City traffic engineers are now studying the lane-striping in the vicinity of the In-N-Out, Foley said. Pavement in front of Goldstein's two driveways might be painted with "Do Not Block Driveway" markings, he said.

"I have to say In-N-Out has been very conscious of its neighbors," Foley added. "I've seen In-N-Out employees policing Mr. Goldstein's parking lot to pick up trash after they've closed. They try to address problems."

In-N-Out's Van Fleet said his company "truly hopes that all the businesses around us are successful."

He denies that company drive-throughs have been built so customers have to line up on public streets.

"We don't design stores to have cars stack on the street. And we never did," he said.

In 1986 the chain stopped building its signature two-lane burger stands that have no interior seating. But, he added, "the older locations are much more busy than they were 30 years ago."

The Arcadia outlet opened about 25 years ago, Van Fleet said. The West Los Angeles restaurant is about 20 years old, and the Woodland Hills store is 32.

In-N-Out has been on a building binge, in part to relieve pressure on the older outlets. It now has 213 restaurants.

Newer In-N-Outs, such as those in Porter Ranch and Culver City, have long drive-through lanes.

In places such as West Los Angeles, however, finding the acre of developable land that new In-N-Outs need is difficult, Van Fleet said.

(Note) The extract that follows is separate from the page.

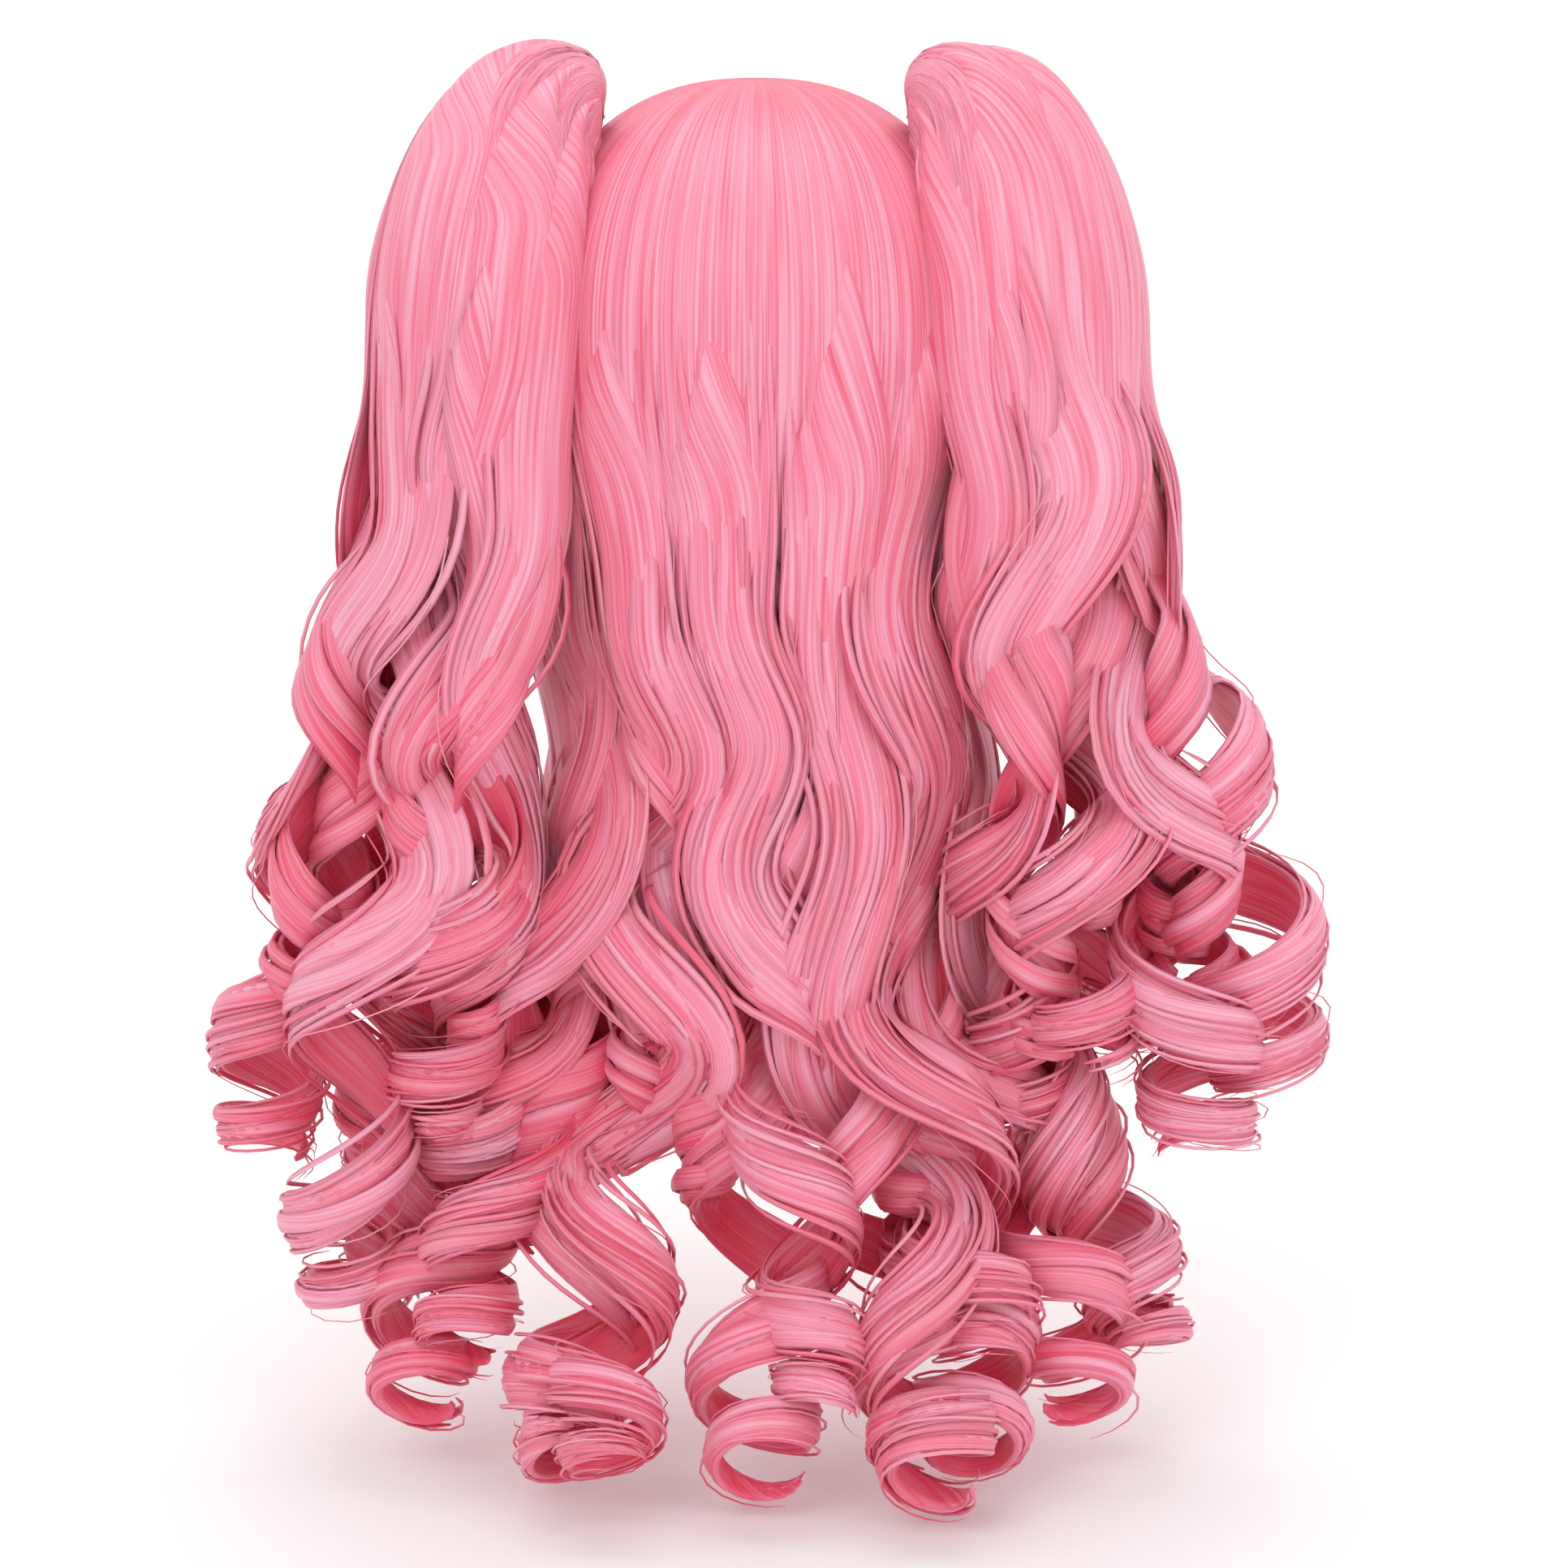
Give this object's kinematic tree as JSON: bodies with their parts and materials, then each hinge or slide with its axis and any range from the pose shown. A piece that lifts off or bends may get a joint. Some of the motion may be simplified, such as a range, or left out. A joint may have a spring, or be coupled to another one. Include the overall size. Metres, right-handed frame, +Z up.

That is why the former Krispy Kreme store in Canoga Park was turned into an In-N-Out last year.

"We knew the lines were getting long at Woodland Hills. We were trying for years to find a suitable location nearby. We'd love to have a bigger parking lot in Canoga Park, but there were no one-acre lots available."

The Canoga Park outlet "has significantly knocked down" traffic flow at the Woodland Hills restaurant, he said.

Next in line, though, is a fix to the drive-through problem in Canoga Park, he said.